At the beginning of the year, Rodgers was 1A and James 1B. Their spots, in my mind, are now reversed.

But Rodgers is still a really, really good back.

So there's your rather lengthy column. Hope you liked it.

Josh from Salt Lake City writes: If Oregon wins out and plays in the NC game against a 1 loss SEC team, Utah and Boise also win out, would the rose bowl prefer to take the Utes as their non-AQ school with the obvious PAC-10/PAC-12 tie ins?

Ted Miller: Interesting question. But it has an uninteresting answer.

From the BCS bowl selection procedure page that I, it seems, review once a day: "If two or more teams from those [non-AQ conferences] satisfy the provisions for an automatic berth, then the team with the highest finish in the final BCS Standings will receive the automatic berth, and the remaining team or teams will be considered for at-large selection if it meets the criteria."

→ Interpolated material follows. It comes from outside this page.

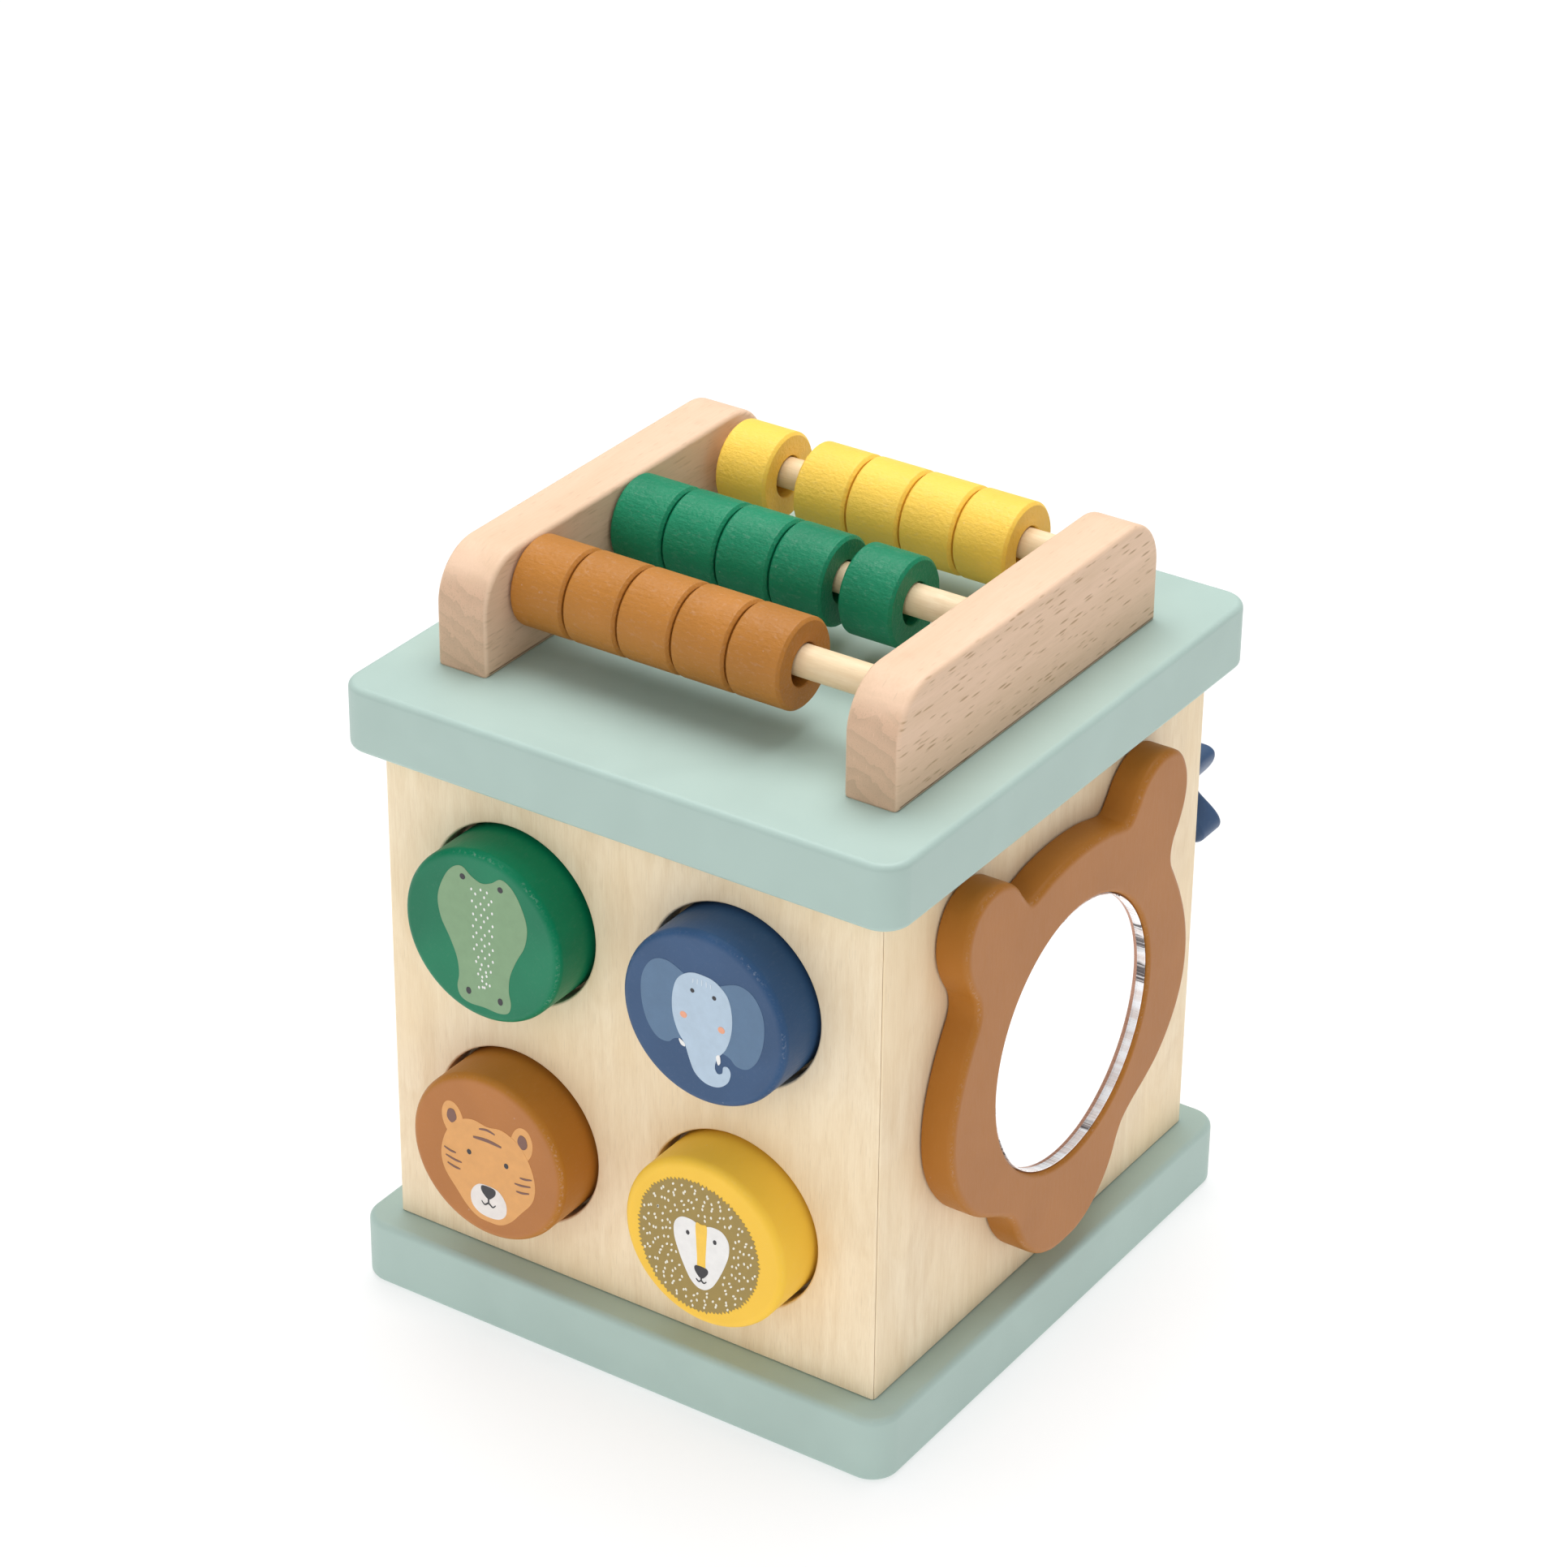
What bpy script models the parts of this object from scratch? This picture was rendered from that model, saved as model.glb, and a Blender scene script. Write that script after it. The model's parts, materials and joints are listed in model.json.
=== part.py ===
"""Wooden baby activity cube, modelled as its separate pieces.

Frame: origin at the centre of the base's underside, +Z up, metres.
-Y is the front, with the four animal buttons; +X the right, with the bear mirror;
+Y the back, with the three gears. The bead abacus stands on the top plate.
"""
import math

import bmesh
import bpy

MM = 0.001
FIT = 0.3 * MM            # clearance left between touching pieces
SOCKET_END_GAP = 0.6 * MM   # blind holes go this much deeper than what sits in them
OVERCUT = 2 * MM          # cutters reach this far past the wood in the abacus and gears
LONG_OVERCUT = 3 * MM     # and this far past the panels, guide board and mirror frame

# Plates
PLATE_X, PLATE_Y = 170.4 * MM, 177.2 * MM
PLATE_CORNER_R, PLATE_EDGE = 8.0 * MM, 1.6 * MM
BASE_T = 19.4 * MM
TOP_Z0, TOP_Z1 = 165.4 * MM, 184.2 * MM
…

So unless Utah jumps Boise State in the BCS standings, then the Rose Bowl would tap Boise State in your national championship game scenario.

Jarrod from Happy Valley, Ore., writes: Do you think LaMichael James really has a chance to win Heisman? I mean I know he is good and all, but since the west coast doesn't get much respect do you think that if Oregon wins the National Championship that James will win the Heisman trophy?

Ted Miller: Yes. And his chances might be better today than they were yesterday, because Auburn QB Can Newton is part of an investigation that isn't about how good he is on the field. (Cue Perry Mason music).

The West Coast, by the way, does fine in the Heisman Trophy -- see Carson Palmer, Matt Leinart, Reggie Bush, who all won, and Toby Gerhart finished second in 2009.

And the award is given out before the national title game, though voters will know if the James and the Ducks will play in the title game.

Ric from Seattle writes: Ah C'mon Ted, you should've linked the Bud Withers piece in the Times. For those of us long-suffering Duck fans, it tells the real story of the unbreakable bond between the Ducks and their fans. Unless you've sat thru a 0-0 tie in a rivalry game, you really can't appreciate how far this program has come, nor what true fan love really is.

Ted Miller: OK, here you go.

Withers is always a good read, whether you're a Ducks fan or not.

Kevin from Pullman writes: Did you ever make a top restaurant list for WSU? I know that was a long time ago but I swear I never saw one.

Ted Miller: Well, Kevin, you are just not obsessive enough of a Pac-10 blog patron!

Here's the Cougars list -- a good one, I might add.

And here's a handy link for all of the lists.

Wonder where I will end up Friday night?